May, director of NASA's Marshall Space Flight Center, shared a message of community and family to the more than 1,200 new alumni of Auburn University – a message that he wrote to be meaningful because of its utility for years to come after receiving their diplomas.

"That degree is a labor of love," he said. "That piece of paper is a total for the whole of your experience at Auburn. It's the spiritual symbol of the knowledge, the relationships and the character you gained over the last four, or five or six, years and the work you put in to gain it."

He charged the graduates to see their degrees as a guiding template for their lives and careers.

"All the fundamental elements needed to build the molecule of college experience – work and fun and love and community – are the same basic building blocks of your life and career after Auburn. I have no doubt that everyone here in this auditorium has the capacity to use this same formula to forge your own path to success, however you define success."

May said there was some advice he wished he had been given on his graduation day from Auburn in 1990, so he took the graduates on a space time travel mission back to that day so they could hear him give the advice to his younger self.

May remembers his former honors biology teacher Mrs. Jones and how she pushed him to do more in class. He now knows that's because she saw his potential which he didn't. Years later, when May was promoted to his current position with NASA, he received a letter from Mrs.
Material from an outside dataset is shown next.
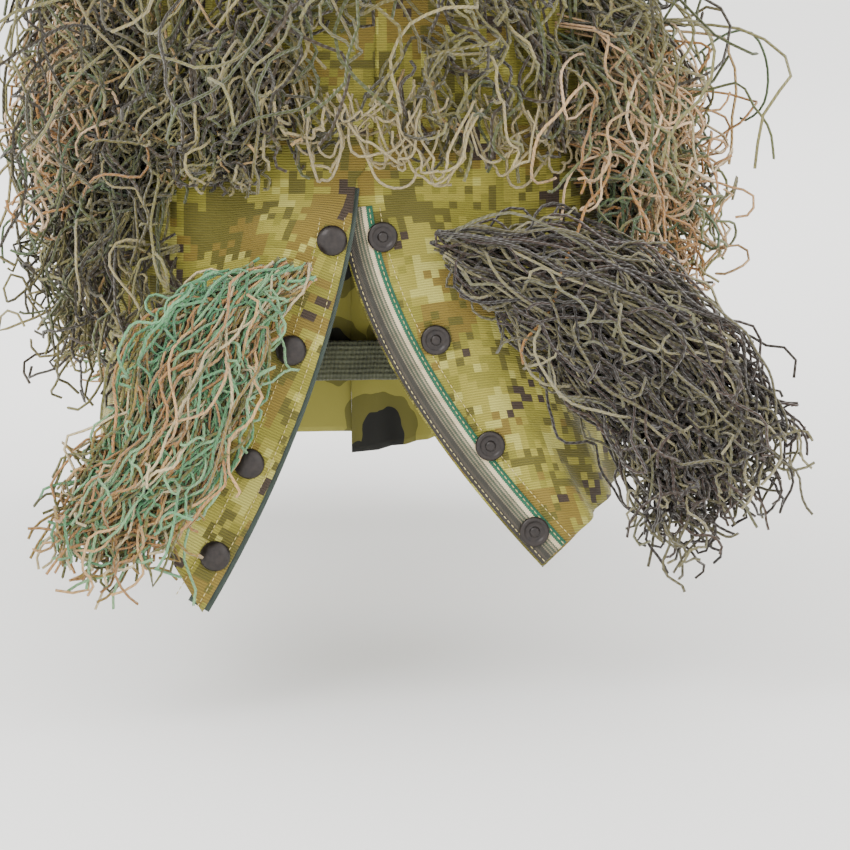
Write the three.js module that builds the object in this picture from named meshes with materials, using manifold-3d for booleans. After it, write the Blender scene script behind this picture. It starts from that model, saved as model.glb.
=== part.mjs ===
// A two-piece ghillie suit as it hangs on its wearer: trousers with snapped ankle vents, a jacket and
// a hood, all covered with tufts of yarn. Millimetres, +Z up, the wearer faces -Y and their left is +X.
// The origin is the middle of the waist, where the wearer holds the suit up.
import * as THREE from 'three';
import { mergeVertices } from 'three/addons/utils/BufferGeometryUtils.js';
import Module from 'manifold-3d';

// Heights are given above the wearer's soles.
const waistHeight = 1000;
const crotchHeight = 780;
const vent = { y: -22, height: 270, tilt: 5.5, standoff: 3 };
const cloth = 2.4;
const seam = 0.6;
const yarnGap = 10;
const yarnDepth = 22;

// Rings of a leg: centre, half width, half depth and squareness at a height.
const legRings = [
  { height: 60, x: 192, y: -12, wide: 92, deep: 141, square: 3.0 },
  { height: 270, x: 180, y: -12, wide: 88, deep: 124, square: 2.6 },
  { height: 480, x: 158, y: -6, wide: 90, deep: 108, square: 2.2 },
  { height: 640, x: 130, y: 0, wide: 98, deep: 116, square: 2.1 },
  { height: 780, x: 106, y: 4, wide: 98, deep: 128, square: 2.0 },
];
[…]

Jones congratulating him on his success and telling him she had been following him and rooting him.

"She's been in your corner for years and you never saw it," he told his younger self. "So were your professors, and your parents, your wife and your friends. People believe in you even when you don't necessarily deserve it or believe in yourself."
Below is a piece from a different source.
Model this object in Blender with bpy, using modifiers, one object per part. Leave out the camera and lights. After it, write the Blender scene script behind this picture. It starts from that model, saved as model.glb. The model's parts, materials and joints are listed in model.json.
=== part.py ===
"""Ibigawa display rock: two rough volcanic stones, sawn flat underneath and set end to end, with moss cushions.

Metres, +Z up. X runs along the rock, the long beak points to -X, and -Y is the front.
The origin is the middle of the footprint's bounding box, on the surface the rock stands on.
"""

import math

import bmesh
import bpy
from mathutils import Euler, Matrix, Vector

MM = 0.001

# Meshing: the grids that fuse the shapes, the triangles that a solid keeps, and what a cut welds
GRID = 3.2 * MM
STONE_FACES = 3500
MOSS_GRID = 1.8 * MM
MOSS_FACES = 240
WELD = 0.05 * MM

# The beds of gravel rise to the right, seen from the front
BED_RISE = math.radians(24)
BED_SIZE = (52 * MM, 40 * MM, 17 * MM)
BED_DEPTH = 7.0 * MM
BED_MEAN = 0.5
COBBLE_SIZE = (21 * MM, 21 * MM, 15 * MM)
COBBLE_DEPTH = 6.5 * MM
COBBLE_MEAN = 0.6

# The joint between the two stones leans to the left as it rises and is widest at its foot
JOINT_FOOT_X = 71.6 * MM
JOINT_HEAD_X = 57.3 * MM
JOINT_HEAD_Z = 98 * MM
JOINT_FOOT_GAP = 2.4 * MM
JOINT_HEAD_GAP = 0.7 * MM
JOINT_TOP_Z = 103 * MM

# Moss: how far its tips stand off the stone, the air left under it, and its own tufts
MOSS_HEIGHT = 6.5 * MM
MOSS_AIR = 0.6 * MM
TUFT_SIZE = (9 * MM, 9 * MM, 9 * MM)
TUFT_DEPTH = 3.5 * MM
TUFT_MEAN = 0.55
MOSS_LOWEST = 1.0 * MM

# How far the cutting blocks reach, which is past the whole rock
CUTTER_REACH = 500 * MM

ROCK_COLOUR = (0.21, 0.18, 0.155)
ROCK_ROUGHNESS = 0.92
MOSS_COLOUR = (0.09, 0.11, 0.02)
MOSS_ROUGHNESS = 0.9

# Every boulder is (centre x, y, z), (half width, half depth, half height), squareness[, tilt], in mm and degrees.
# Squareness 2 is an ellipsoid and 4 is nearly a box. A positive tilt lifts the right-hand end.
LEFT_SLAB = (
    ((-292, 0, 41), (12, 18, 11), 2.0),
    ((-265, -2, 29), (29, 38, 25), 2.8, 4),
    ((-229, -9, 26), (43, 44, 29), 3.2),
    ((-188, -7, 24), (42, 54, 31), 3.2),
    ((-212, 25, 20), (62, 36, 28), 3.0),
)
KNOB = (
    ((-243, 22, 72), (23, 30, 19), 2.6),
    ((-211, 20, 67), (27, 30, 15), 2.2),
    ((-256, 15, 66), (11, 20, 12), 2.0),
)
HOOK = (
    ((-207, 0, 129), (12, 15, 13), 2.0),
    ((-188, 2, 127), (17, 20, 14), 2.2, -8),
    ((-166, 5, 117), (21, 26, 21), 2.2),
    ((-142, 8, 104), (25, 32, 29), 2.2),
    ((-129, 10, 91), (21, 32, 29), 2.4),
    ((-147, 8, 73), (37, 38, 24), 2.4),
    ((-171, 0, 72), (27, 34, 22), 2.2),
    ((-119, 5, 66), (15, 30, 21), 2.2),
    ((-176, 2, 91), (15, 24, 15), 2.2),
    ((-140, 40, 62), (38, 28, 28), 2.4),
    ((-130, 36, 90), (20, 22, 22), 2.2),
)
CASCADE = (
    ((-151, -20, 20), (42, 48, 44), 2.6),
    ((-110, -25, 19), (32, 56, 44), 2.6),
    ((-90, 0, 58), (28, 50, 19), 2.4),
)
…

The note from Mrs. Jones, May said, illuminated the road behind him and made him realize the value of the relationships he had formed throughout his life.

"I'm proud of what I've achieved at NASA and the greater good of our work but none of that has happened in a vacuum. There are people who care about each and every one of you. People who believe in your ability to succeed and people you, in turn, have affected," May said.

May cautioned that the biggest mistake graduates could make is failing to recognize and leverage the community around them.

"Wrong turns can become mere bumps in the road if you learn to see the system of support around you," he said.

For Auburn's most recent graduates, May said that support system is the Auburn Family.

"For many of you, it actually is very much an extended family," he said. "From your parents to the deans and professors and staff, your spouse, your closest friends. You counted on this family to support you and root you on. Outside of the Auburn community, the environment can feel very different – sometimes harsh and lonely. It's easy to feel that, even with the diploma in your hand, the game has changed – that the gradient between success and failure is somehow much steeper. And when you inevitably encounter tough challenges and even the sting of failure somewhere down the road, it may seem like you're on an island. I'm here to tell you you're not."